Your patients should be paying membership fees in return for a basket of services
The corp can fund a benefits package for the directors, including disability, life, medical etc
The corp can claim rent, uniforms, business travel, business meals, consumables, wages, salaries, and other items as expenses.
You can open and organize all this within a day, online.

Not mentioned above, you will need a TIN, possibly a retail sales tax number too.

INDY
 
I recommend you form a regular corp, then have it registered under 503(c) as a non-profit.
You will need to file only an annual report.
You will be a director of the corp, paid directors fees and expenses.
Your patients should be paying membership fees in return for a basket of services
The corp can fund a benefits package for the directors, including disability, life, medical etc
The corp can claim rent, uniforms, business travel, business meals, consumables, wages, salaries, and other items as expenses.
You can open and organize all this within a day, online.

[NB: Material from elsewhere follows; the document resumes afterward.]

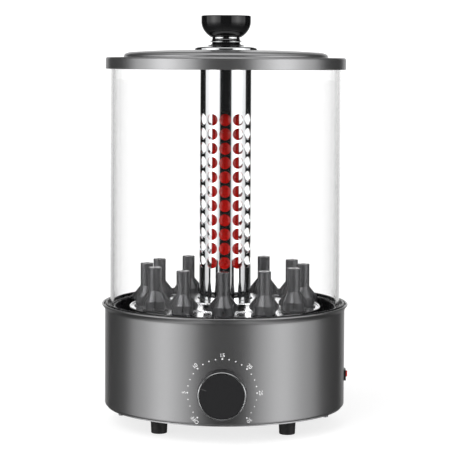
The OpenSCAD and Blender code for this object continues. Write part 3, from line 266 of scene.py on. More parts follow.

Not mentioned above, you will need a TIN, possibly a retail sales tax number too.

INDY

Good to know, thank you.

But then you will be get W2 again at the end of the year. Please correct me if I am wrong.
 
Corporations are not given W-2s. Individuals who are traditional employees get those.

Individuals and Businesses who are paid under contract either get 1099s or nothing.

If your corp is in good standing, and properly organized, which means it incorporated in a
recognized jurisdiction, registered with the IRS and has a TIN, registered with the state in which it operates, and perhaps with the Dept of Revenue of said state, then it is quite likely
your corp will not be issued a 1099 either.

There are several advantages to being a regular corp vs a Sub S.

a. Regular corps can hold dividends as long as they wish
b. Regular non-profit corps are not considered personal service corps
c. Regular corps can apportion revenues to expenses, directors fees, and salaries with much wider latitude than Sub S corps and Personal Service Corps.

Of course, the advantages of being a corp vs an individual cover the following:

a. Expensing off costs of doing business is more straightforward
b. the marginal tax rate is lower
c. Expensing off pension plans, medical and disability insurances etc is more straightforward
d. Apportioning funds to directors can be to both salary and to director's fees and to their expense account as desired.

It sounds like you, like most MDs, spent all your time on medicine and very little on business, a not unusual thing, so now is the time to make a relationship with a CPA, one you will find yourself keeping for the long term.